A single missed permission in your backup job can ruin an entire recovery plan. That tension between control and speed is exactly what Azure SQL Commvault integration solves when set up right. It gives you precision and protection without the usual maze of scripts, keys, and half-trusted service accounts.
Azure SQL provides the managed database performance most teams lean on for reliability. Commvault brings enterprise-level backup, recovery, and compliance. Together, they form a protective layer that keeps data restorable, reportable, and consistent across tenants. You gain versioned snapshots of transactional data tied to identity and access logs inside Azure—not scattered credential files in an ops folder.
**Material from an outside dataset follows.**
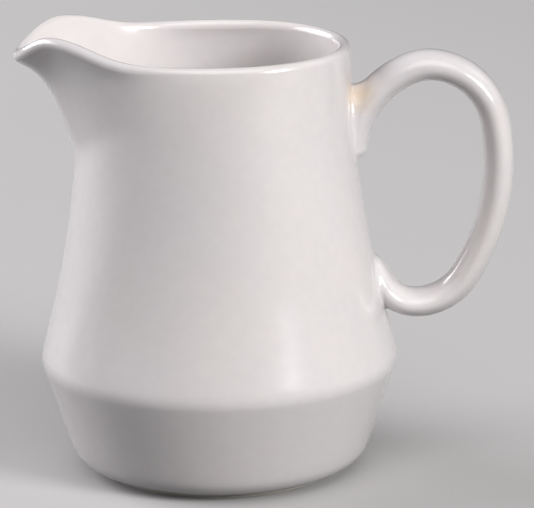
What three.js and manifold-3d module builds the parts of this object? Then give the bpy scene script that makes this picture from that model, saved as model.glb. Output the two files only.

Here’s what actually happens when the two connect. Commvault’s backup nodes use Azure Active Directory for authentication, mapping each SQL instance through RBAC roles. Storage access is validated at runtime, not hard-coded. Restoration tasks then inherit those same permissions, which means audit flows stay clean from start to finish. No manual token rotation, no surprise access drift.
If you are validating job runs inside a hybrid cloud, link authentication directly to managed identities. That avoids exposing passwords and fits neatly with policies your SOC auditors already expect. Multi-region deployment? Replicate only metadata between sites, and let Azure handle cross-region encryption. Commvault then reads those policies automatically, making data sovereignty less of a guessing game.
Quick best practice: always enable encrypted transport for Commvault connections to Azure SQL. It is faster than it sounds—one switch in your connection string—and satisfies both ISO and SOC 2 reporting requirements. For versioning, push configuration storage to Azure Key Vault and grant Commvault limited read access. Then every restore operation becomes a validated transaction, not a temporary hack.